━━━━━ INFORMATION SHOWN ━━━━━

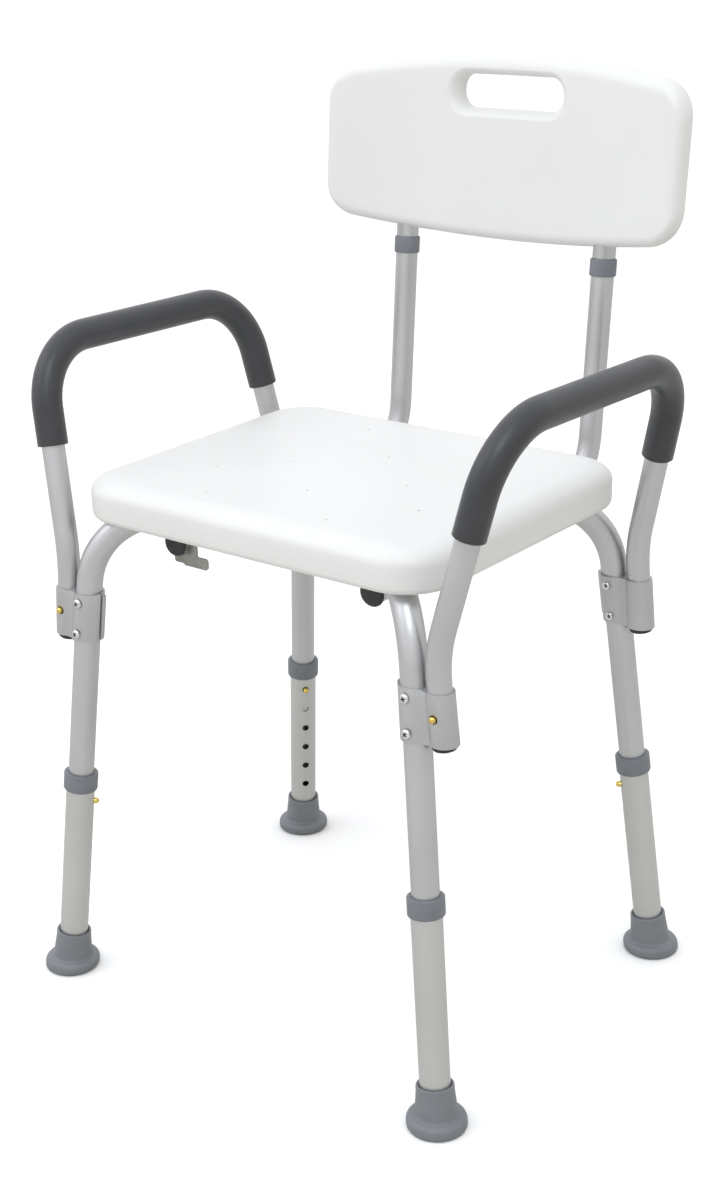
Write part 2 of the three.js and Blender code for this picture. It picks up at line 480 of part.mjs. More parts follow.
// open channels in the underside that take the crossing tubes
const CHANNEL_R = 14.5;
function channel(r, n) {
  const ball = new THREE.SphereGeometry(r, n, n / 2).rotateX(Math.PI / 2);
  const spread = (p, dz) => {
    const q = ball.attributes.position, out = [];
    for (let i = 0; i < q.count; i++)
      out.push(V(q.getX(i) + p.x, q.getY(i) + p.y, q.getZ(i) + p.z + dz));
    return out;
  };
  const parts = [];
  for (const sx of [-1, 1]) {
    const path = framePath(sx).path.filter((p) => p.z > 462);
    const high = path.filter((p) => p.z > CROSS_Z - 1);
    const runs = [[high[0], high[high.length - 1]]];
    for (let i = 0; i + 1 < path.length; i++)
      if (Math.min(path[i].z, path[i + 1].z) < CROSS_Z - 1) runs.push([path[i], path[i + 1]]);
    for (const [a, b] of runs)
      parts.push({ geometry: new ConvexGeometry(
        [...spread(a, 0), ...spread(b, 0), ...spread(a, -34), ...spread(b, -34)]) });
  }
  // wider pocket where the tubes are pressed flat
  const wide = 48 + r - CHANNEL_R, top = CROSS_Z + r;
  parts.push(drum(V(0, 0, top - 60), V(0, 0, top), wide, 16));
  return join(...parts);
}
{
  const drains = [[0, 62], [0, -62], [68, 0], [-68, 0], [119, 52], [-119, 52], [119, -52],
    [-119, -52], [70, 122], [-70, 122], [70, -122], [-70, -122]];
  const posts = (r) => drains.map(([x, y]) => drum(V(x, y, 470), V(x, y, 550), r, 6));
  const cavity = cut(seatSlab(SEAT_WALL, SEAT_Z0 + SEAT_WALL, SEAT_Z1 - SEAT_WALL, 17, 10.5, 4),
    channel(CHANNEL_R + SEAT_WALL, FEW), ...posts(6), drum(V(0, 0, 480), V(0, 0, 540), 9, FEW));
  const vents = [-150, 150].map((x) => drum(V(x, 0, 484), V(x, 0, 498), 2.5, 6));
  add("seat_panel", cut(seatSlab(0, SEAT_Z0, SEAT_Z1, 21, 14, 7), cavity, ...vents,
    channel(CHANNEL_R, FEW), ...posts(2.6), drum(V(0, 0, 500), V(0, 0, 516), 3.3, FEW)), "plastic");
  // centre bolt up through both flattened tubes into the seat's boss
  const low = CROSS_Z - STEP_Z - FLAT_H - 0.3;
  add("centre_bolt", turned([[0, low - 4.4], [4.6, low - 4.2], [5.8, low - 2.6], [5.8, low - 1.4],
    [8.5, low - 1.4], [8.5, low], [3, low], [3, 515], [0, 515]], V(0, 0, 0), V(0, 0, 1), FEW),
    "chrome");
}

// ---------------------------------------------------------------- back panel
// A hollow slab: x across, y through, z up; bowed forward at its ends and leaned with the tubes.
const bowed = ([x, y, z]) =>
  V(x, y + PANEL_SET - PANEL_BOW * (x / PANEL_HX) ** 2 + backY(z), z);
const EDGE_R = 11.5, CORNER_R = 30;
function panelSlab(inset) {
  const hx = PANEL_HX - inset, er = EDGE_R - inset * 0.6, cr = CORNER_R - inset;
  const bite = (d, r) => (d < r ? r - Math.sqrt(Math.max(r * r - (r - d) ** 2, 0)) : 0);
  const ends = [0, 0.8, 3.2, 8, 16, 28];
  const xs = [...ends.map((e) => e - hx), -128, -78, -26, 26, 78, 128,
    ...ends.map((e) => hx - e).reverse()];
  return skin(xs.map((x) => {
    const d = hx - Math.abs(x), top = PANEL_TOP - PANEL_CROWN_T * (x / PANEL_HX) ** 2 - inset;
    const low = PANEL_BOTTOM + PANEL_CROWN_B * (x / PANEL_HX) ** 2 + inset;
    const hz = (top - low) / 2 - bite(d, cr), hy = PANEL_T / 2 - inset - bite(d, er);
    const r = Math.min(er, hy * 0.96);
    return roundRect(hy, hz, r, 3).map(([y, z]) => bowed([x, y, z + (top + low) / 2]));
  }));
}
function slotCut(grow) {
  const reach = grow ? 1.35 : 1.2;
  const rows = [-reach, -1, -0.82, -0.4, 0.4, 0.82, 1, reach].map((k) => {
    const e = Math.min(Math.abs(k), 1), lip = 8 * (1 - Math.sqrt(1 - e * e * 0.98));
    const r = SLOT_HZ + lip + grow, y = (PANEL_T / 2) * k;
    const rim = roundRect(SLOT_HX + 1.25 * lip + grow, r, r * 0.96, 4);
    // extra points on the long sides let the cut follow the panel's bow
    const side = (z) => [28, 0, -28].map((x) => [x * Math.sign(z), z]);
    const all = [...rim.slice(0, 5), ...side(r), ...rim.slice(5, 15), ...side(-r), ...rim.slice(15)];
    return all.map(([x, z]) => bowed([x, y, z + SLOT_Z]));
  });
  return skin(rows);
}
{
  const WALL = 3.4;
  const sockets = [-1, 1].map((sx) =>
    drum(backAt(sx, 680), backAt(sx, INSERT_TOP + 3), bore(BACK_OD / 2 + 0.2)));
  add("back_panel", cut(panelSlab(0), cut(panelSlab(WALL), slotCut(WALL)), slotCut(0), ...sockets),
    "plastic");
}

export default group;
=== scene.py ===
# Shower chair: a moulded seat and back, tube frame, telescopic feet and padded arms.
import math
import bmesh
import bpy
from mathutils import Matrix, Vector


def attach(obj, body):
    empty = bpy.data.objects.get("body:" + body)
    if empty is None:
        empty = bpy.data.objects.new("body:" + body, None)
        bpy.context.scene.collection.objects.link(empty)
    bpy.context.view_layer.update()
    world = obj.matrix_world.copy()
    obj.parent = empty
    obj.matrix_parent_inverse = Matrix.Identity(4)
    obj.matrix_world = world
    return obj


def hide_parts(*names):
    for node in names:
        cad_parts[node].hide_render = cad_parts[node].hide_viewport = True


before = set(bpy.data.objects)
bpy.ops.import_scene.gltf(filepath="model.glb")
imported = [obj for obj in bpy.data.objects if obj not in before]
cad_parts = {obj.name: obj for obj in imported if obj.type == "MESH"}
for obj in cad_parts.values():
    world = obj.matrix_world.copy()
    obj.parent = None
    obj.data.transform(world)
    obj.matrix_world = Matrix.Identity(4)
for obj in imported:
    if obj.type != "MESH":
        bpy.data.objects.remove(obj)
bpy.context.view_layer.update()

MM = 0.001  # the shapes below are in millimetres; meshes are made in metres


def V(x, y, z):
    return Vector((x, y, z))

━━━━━

* **WORK TO DO**
As listed above, the lines from the line with "0.82, 1, reach].map((k)" to the line with "cad_parts[node].hide_render = cad_parts[node].hide_viewport" are to be echoed exactly, with both ends included and nothing added.

* **RESULT OF THE TASK**
  const rows = [-reach, -1, -0.82, -0.4, 0.4, 0.82, 1, reach].map((k) => {
    const e = Math.min(Math.abs(k), 1), lip = 8 * (1 - Math.sqrt(1 - e * e * 0.98));
    const r = SLOT_HZ + lip + grow, y = (PANEL_T / 2) * k;
    const rim = roundRect(SLOT_HX + 1.25 * lip + grow, r, r * 0.96, 4);
    // extra points on the long sides let the cut follow the panel's bow
    const side = (z) => [28, 0, -28].map((x) => [x * Math.sign(z), z]);
    const all = [...rim.slice(0, 5), ...side(r), ...rim.slice(5, 15), ...side(-r), ...rim.slice(15)];
    return all.map(([x, z]) => bowed([x, y, z + SLOT_Z]));
  });
  return skin(rows);
}
{
  const WALL = 3.4;
  const sockets = [-1, 1].map((sx) =>
    drum(backAt(sx, 680), backAt(sx, INSERT_TOP + 3), bore(BACK_OD / 2 + 0.2)));
  add("back_panel", cut(panelSlab(0), cut(panelSlab(WALL), slotCut(WALL)), slotCut(0), ...sockets),
    "plastic");
}

export default group;
=== scene.py ===
# Shower chair: a moulded seat and back, tube frame, telescopic feet and padded arms.
import math
import bmesh
import bpy
from mathutils import Matrix, Vector


def attach(obj, body):
    empty = bpy.data.objects.get("body:" + body)
    if empty is None:
        empty = bpy.data.objects.new("body:" + body, None)
        bpy.context.scene.collection.objects.link(empty)
    bpy.context.view_layer.update()
    world = obj.matrix_world.copy()
    obj.parent = empty
    obj.matrix_parent_inverse = Matrix.Identity(4)
    obj.matrix_world = world
    return obj


def hide_parts(*names):
    for node in names:
        cad_parts[node].hide_render = cad_parts[node].hide_viewport = True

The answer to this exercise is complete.